##### Available data #####

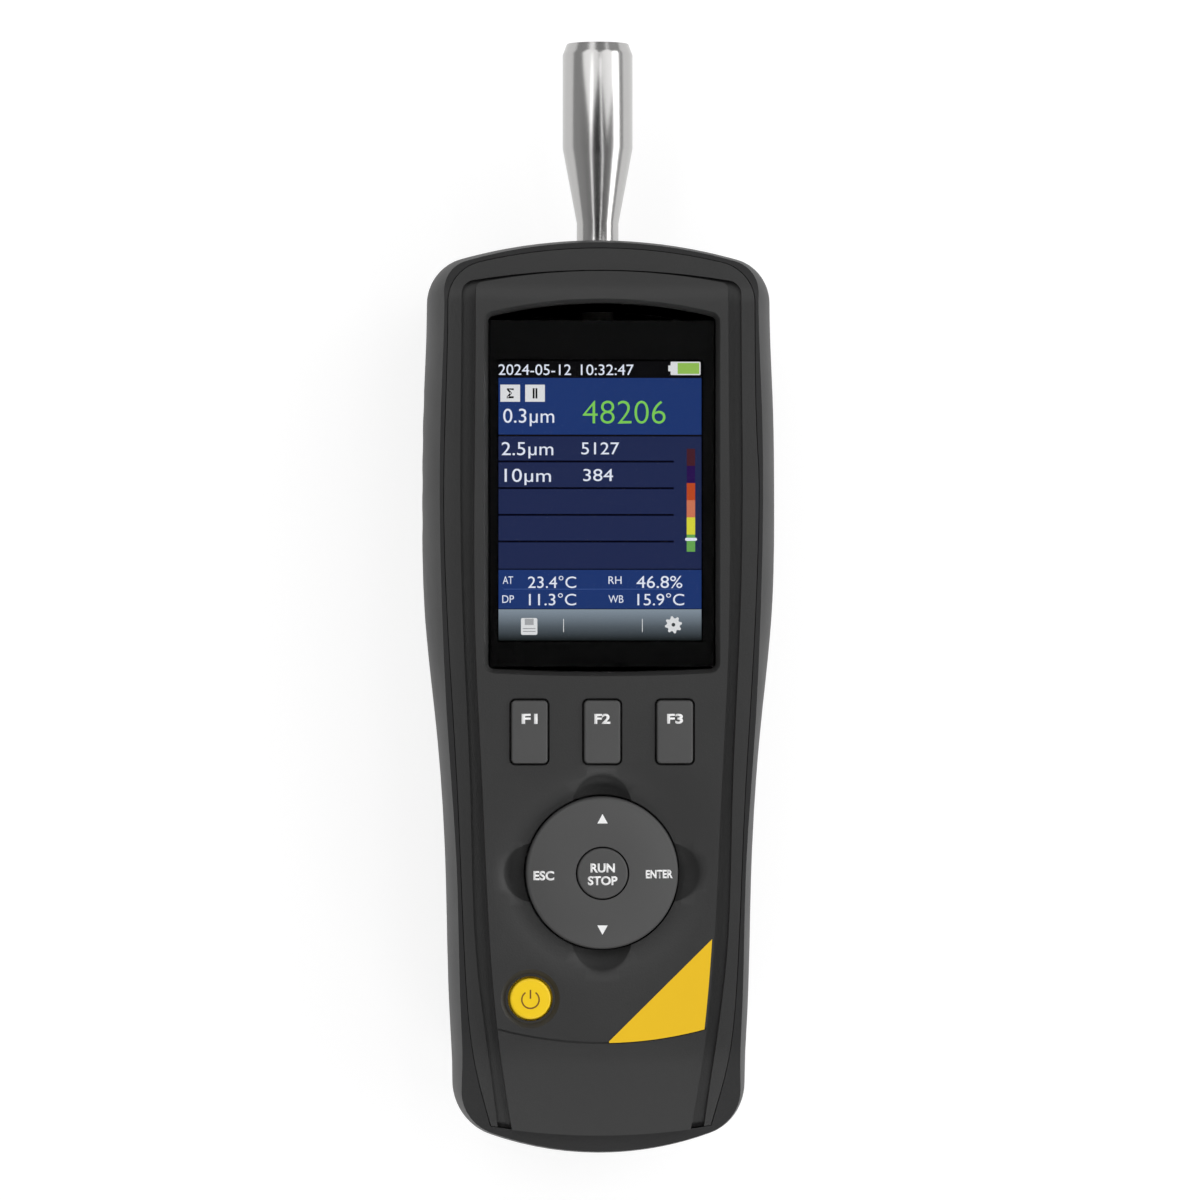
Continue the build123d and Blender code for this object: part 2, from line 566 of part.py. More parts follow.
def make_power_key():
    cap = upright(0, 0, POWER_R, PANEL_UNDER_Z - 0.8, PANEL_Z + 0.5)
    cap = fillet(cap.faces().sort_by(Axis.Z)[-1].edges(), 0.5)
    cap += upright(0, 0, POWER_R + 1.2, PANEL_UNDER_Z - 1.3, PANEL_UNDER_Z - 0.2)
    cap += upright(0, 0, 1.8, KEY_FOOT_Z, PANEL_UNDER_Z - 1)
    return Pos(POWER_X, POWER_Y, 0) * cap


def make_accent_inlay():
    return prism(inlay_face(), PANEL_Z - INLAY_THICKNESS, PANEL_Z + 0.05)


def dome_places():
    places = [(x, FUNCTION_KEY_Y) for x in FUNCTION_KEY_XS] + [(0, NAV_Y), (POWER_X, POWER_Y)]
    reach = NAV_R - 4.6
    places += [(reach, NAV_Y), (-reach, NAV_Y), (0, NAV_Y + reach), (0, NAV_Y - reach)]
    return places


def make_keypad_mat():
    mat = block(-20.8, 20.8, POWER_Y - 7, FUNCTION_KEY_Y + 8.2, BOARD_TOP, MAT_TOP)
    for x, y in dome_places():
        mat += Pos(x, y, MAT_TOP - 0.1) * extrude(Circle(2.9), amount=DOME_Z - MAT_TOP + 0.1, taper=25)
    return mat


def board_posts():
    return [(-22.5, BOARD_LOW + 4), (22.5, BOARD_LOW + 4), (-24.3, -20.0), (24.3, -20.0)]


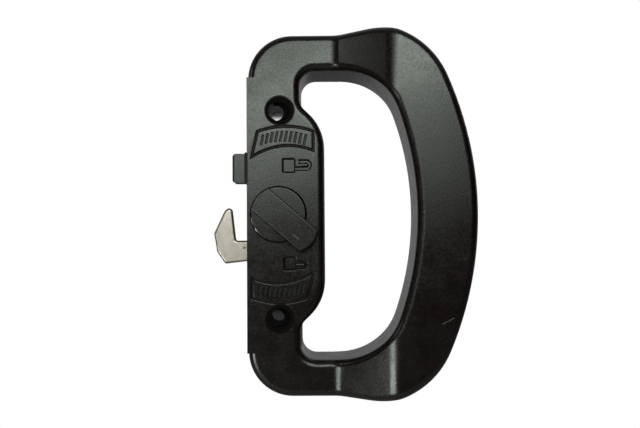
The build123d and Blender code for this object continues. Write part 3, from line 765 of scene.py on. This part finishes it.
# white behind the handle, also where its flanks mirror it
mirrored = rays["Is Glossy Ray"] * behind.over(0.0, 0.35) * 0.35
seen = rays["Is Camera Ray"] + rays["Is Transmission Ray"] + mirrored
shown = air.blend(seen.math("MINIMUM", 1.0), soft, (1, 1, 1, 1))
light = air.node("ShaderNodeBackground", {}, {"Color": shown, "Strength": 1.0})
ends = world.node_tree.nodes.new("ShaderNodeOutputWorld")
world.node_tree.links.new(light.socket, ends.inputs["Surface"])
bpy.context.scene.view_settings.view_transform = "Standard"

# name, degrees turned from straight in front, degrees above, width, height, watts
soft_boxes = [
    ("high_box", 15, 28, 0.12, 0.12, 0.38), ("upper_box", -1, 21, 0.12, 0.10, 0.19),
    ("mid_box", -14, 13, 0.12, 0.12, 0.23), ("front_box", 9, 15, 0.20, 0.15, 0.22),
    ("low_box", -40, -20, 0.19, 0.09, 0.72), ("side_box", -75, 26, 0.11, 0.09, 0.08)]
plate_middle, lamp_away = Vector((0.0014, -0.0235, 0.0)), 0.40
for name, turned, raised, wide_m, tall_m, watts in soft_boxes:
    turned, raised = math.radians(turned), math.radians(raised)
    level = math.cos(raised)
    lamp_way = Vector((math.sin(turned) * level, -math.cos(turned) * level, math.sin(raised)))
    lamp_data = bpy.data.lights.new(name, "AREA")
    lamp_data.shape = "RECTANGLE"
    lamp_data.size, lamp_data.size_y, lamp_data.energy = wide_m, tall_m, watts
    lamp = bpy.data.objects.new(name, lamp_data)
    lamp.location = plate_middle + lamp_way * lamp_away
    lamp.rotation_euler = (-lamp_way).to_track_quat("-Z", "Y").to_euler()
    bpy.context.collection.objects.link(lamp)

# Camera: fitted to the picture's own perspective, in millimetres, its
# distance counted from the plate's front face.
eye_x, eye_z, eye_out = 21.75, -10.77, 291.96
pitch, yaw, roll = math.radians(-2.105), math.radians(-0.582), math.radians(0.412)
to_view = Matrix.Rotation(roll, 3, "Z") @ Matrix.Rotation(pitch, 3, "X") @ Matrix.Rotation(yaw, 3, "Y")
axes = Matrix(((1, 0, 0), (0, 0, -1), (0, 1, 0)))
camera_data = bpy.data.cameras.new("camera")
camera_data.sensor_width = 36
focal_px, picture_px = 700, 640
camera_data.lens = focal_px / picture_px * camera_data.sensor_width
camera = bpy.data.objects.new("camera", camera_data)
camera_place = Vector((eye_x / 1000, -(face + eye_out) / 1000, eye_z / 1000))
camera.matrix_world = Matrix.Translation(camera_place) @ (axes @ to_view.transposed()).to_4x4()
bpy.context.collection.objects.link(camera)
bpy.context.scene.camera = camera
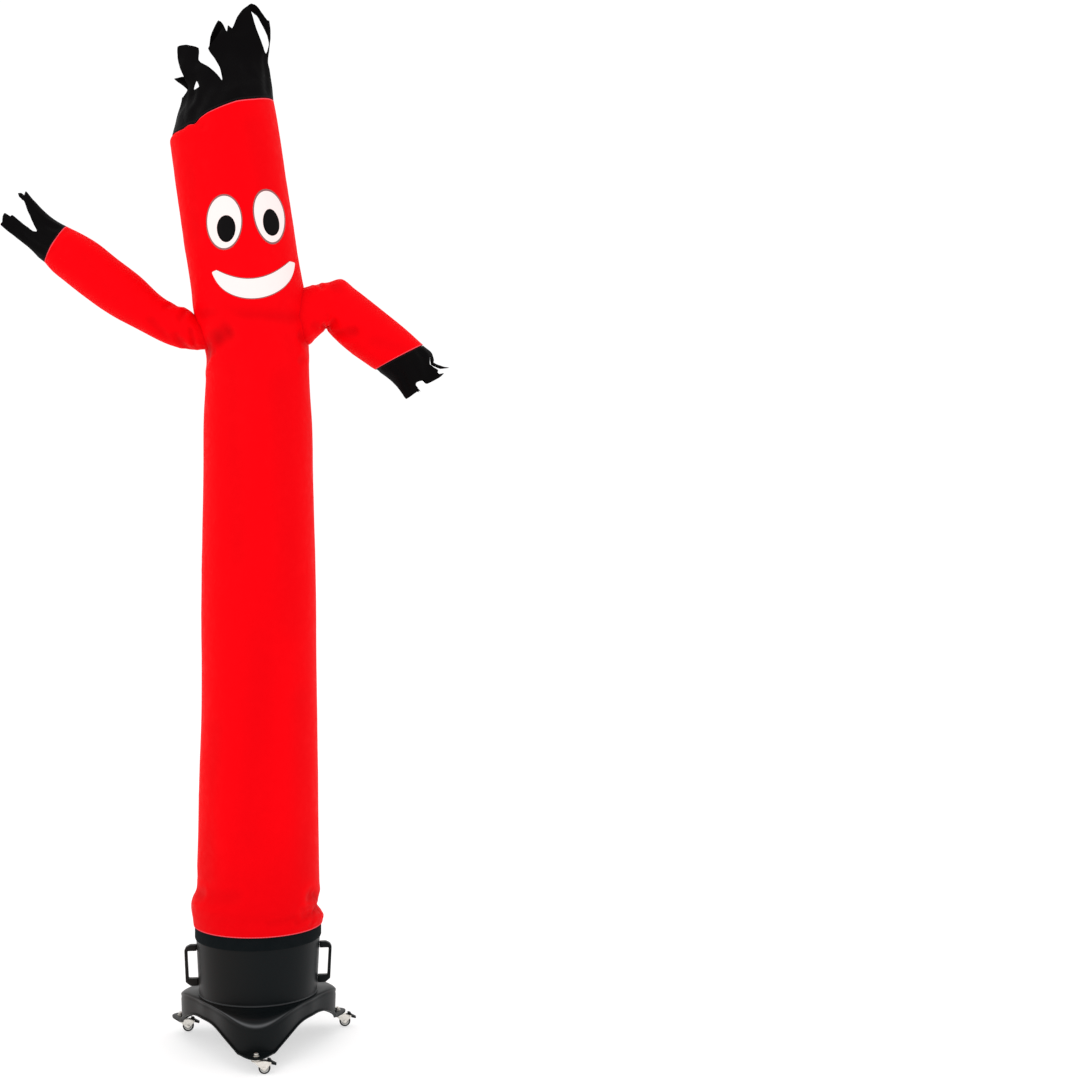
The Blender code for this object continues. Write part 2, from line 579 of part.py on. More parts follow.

#####

What you have to do -
Make an exact copy of the data above.

Task result -
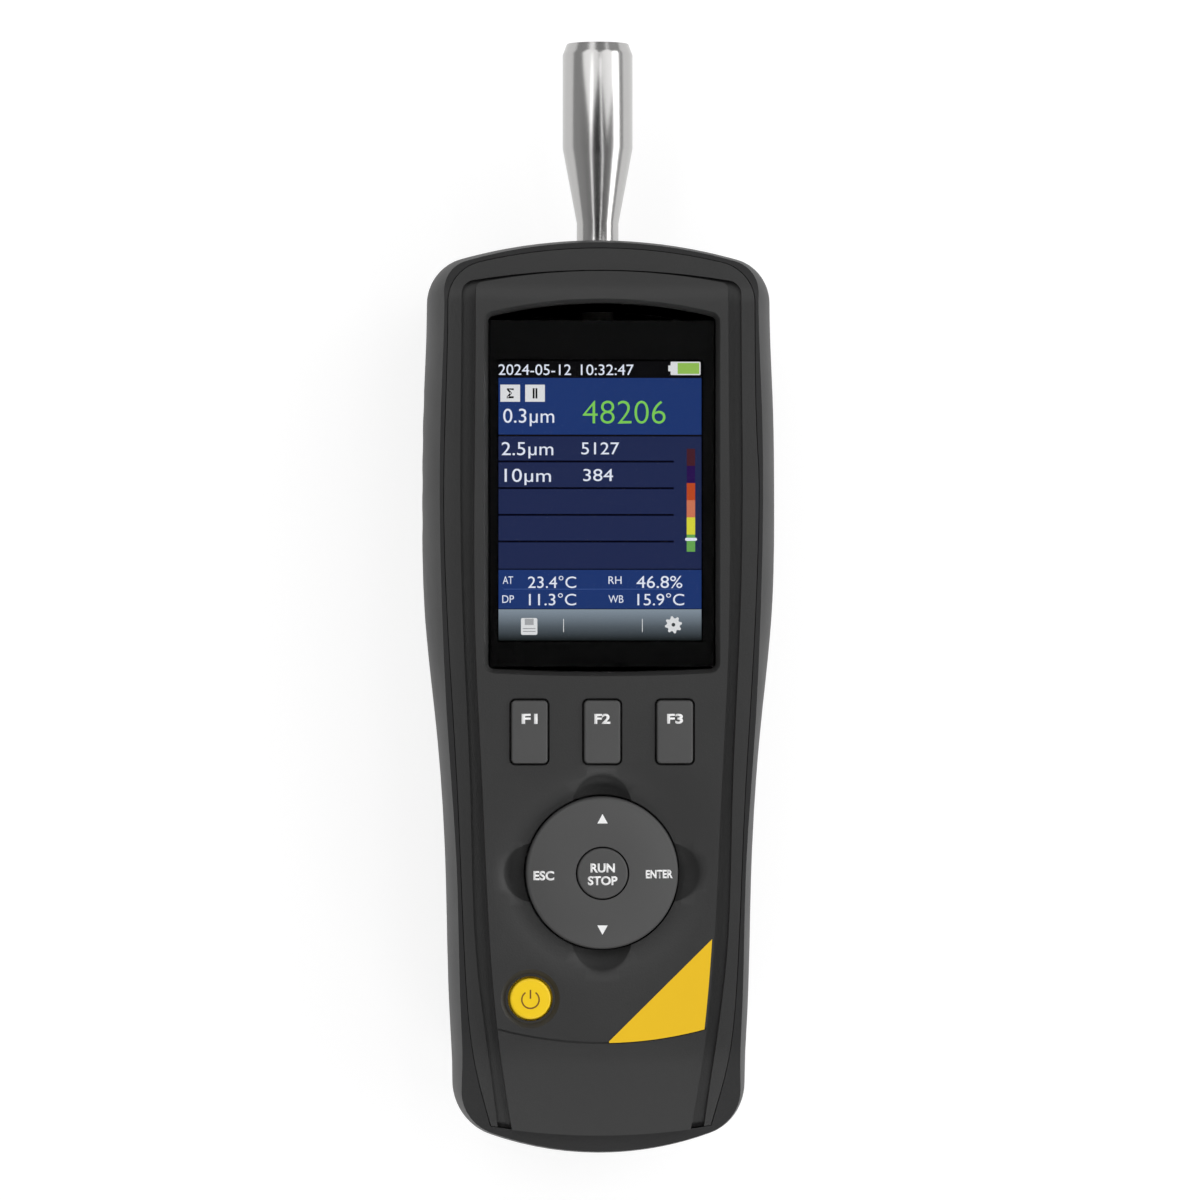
Continue the build123d and Blender code for this object: part 2, from line 566 of part.py. More parts follow.
def make_power_key():
    cap = upright(0, 0, POWER_R, PANEL_UNDER_Z - 0.8, PANEL_Z + 0.5)
    cap = fillet(cap.faces().sort_by(Axis.Z)[-1].edges(), 0.5)
    cap += upright(0, 0, POWER_R + 1.2, PANEL_UNDER_Z - 1.3, PANEL_UNDER_Z - 0.2)
    cap += upright(0, 0, 1.8, KEY_FOOT_Z, PANEL_UNDER_Z - 1)
    return Pos(POWER_X, POWER_Y, 0) * cap


def make_accent_inlay():
    return prism(inlay_face(), PANEL_Z - INLAY_THICKNESS, PANEL_Z + 0.05)


def dome_places():
    places = [(x, FUNCTION_KEY_Y) for x in FUNCTION_KEY_XS] + [(0, NAV_Y), (POWER_X, POWER_Y)]
    reach = NAV_R - 4.6
    places += [(reach, NAV_Y), (-reach, NAV_Y), (0, NAV_Y + reach), (0, NAV_Y - reach)]
    return places


def make_keypad_mat():
    mat = block(-20.8, 20.8, POWER_Y - 7, FUNCTION_KEY_Y + 8.2, BOARD_TOP, MAT_TOP)
    for x, y in dome_places():
        mat += Pos(x, y, MAT_TOP - 0.1) * extrude(Circle(2.9), amount=DOME_Z - MAT_TOP + 0.1, taper=25)
    return mat


def board_posts():
    return [(-22.5, BOARD_LOW + 4), (22.5, BOARD_LOW + 4), (-24.3, -20.0), (24.3, -20.0)]


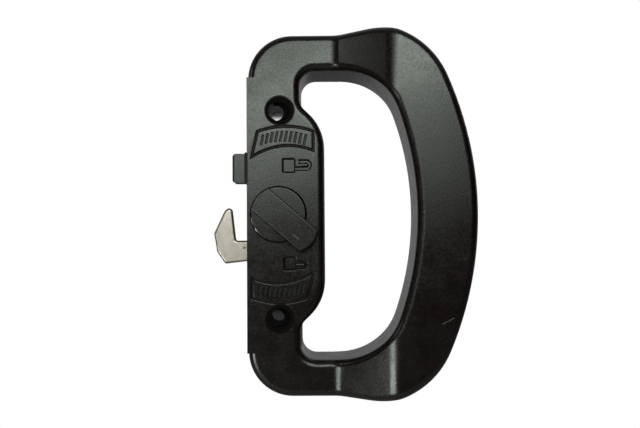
The build123d and Blender code for this object continues. Write part 3, from line 765 of scene.py on. This part finishes it.
# white behind the handle, also where its flanks mirror it
mirrored = rays["Is Glossy Ray"] * behind.over(0.0, 0.35) * 0.35
seen = rays["Is Camera Ray"] + rays["Is Transmission Ray"] + mirrored
shown = air.blend(seen.math("MINIMUM", 1.0), soft, (1, 1, 1, 1))
light = air.node("ShaderNodeBackground", {}, {"Color": shown, "Strength": 1.0})
ends = world.node_tree.nodes.new("ShaderNodeOutputWorld")
world.node_tree.links.new(light.socket, ends.inputs["Surface"])
bpy.context.scene.view_settings.view_transform = "Standard"

# name, degrees turned from straight in front, degrees above, width, height, watts
soft_boxes = [
    ("high_box", 15, 28, 0.12, 0.12, 0.38), ("upper_box", -1, 21, 0.12, 0.10, 0.19),
    ("mid_box", -14, 13, 0.12, 0.12, 0.23), ("front_box", 9, 15, 0.20, 0.15, 0.22),
    ("low_box", -40, -20, 0.19, 0.09, 0.72), ("side_box", -75, 26, 0.11, 0.09, 0.08)]
plate_middle, lamp_away = Vector((0.0014, -0.0235, 0.0)), 0.40
for name, turned, raised, wide_m, tall_m, watts in soft_boxes:
    turned, raised = math.radians(turned), math.radians(raised)
    level = math.cos(raised)
    lamp_way = Vector((math.sin(turned) * level, -math.cos(turned) * level, math.sin(raised)))
    lamp_data = bpy.data.lights.new(name, "AREA")
    lamp_data.shape = "RECTANGLE"
    lamp_data.size, lamp_data.size_y, lamp_data.energy = wide_m, tall_m, watts
    lamp = bpy.data.objects.new(name, lamp_data)
    lamp.location = plate_middle + lamp_way * lamp_away
    lamp.rotation_euler = (-lamp_way).to_track_quat("-Z", "Y").to_euler()
    bpy.context.collection.objects.link(lamp)

# Camera: fitted to the picture's own perspective, in millimetres, its
# distance counted from the plate's front face.
eye_x, eye_z, eye_out = 21.75, -10.77, 291.96
pitch, yaw, roll = math.radians(-2.105), math.radians(-0.582), math.radians(0.412)
to_view = Matrix.Rotation(roll, 3, "Z") @ Matrix.Rotation(pitch, 3, "X") @ Matrix.Rotation(yaw, 3, "Y")
axes = Matrix(((1, 0, 0), (0, 0, -1), (0, 1, 0)))
camera_data = bpy.data.cameras.new("camera")
camera_data.sensor_width = 36
focal_px, picture_px = 700, 640
camera_data.lens = focal_px / picture_px * camera_data.sensor_width
camera = bpy.data.objects.new("camera", camera_data)
camera_place = Vector((eye_x / 1000, -(face + eye_out) / 1000, eye_z / 1000))
camera.matrix_world = Matrix.Translation(camera_place) @ (axes @ to_view.transposed()).to_4x4()
bpy.context.collection.objects.link(camera)
bpy.context.scene.camera = camera
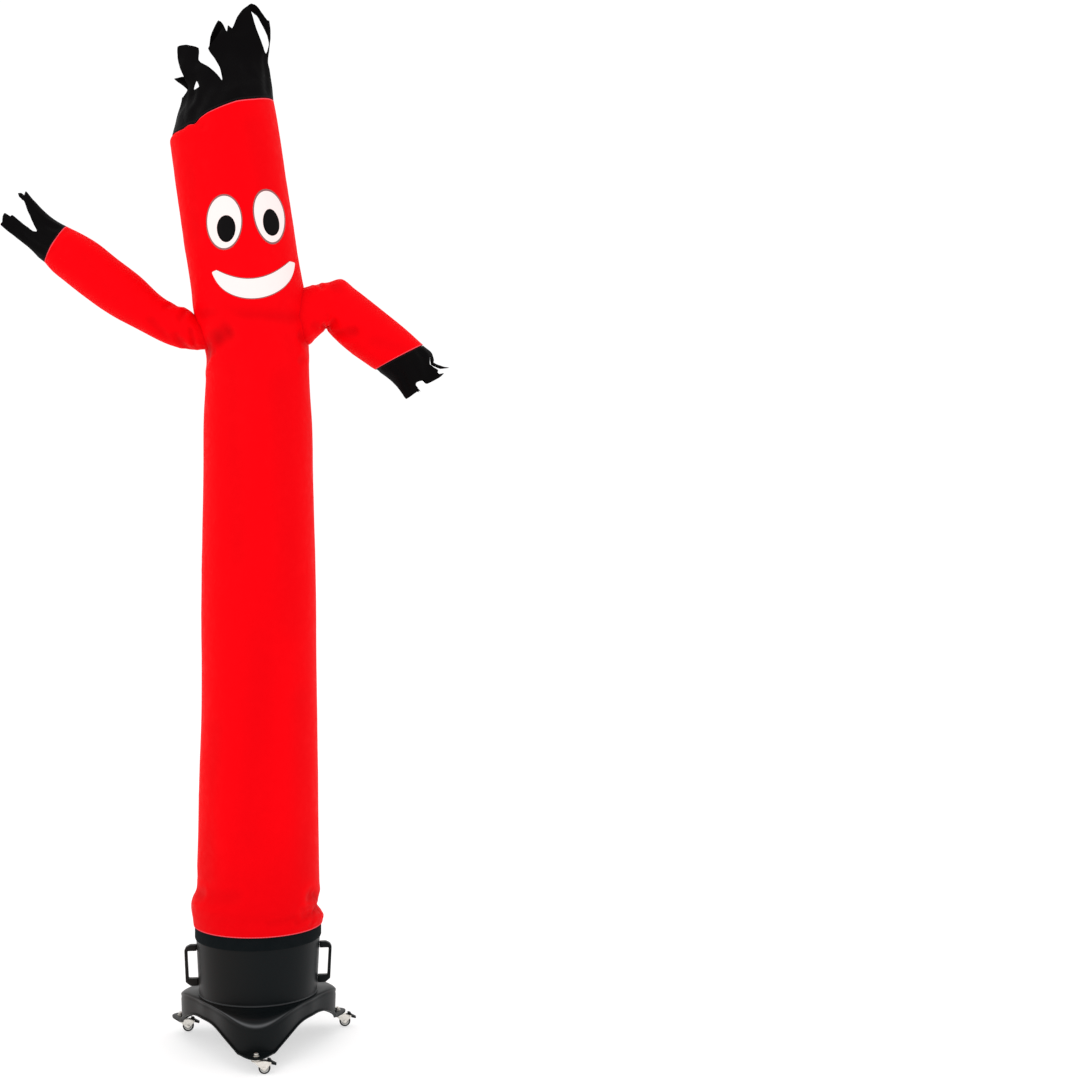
The Blender code for this object continues. Write part 2, from line 579 of part.py on. More parts follow.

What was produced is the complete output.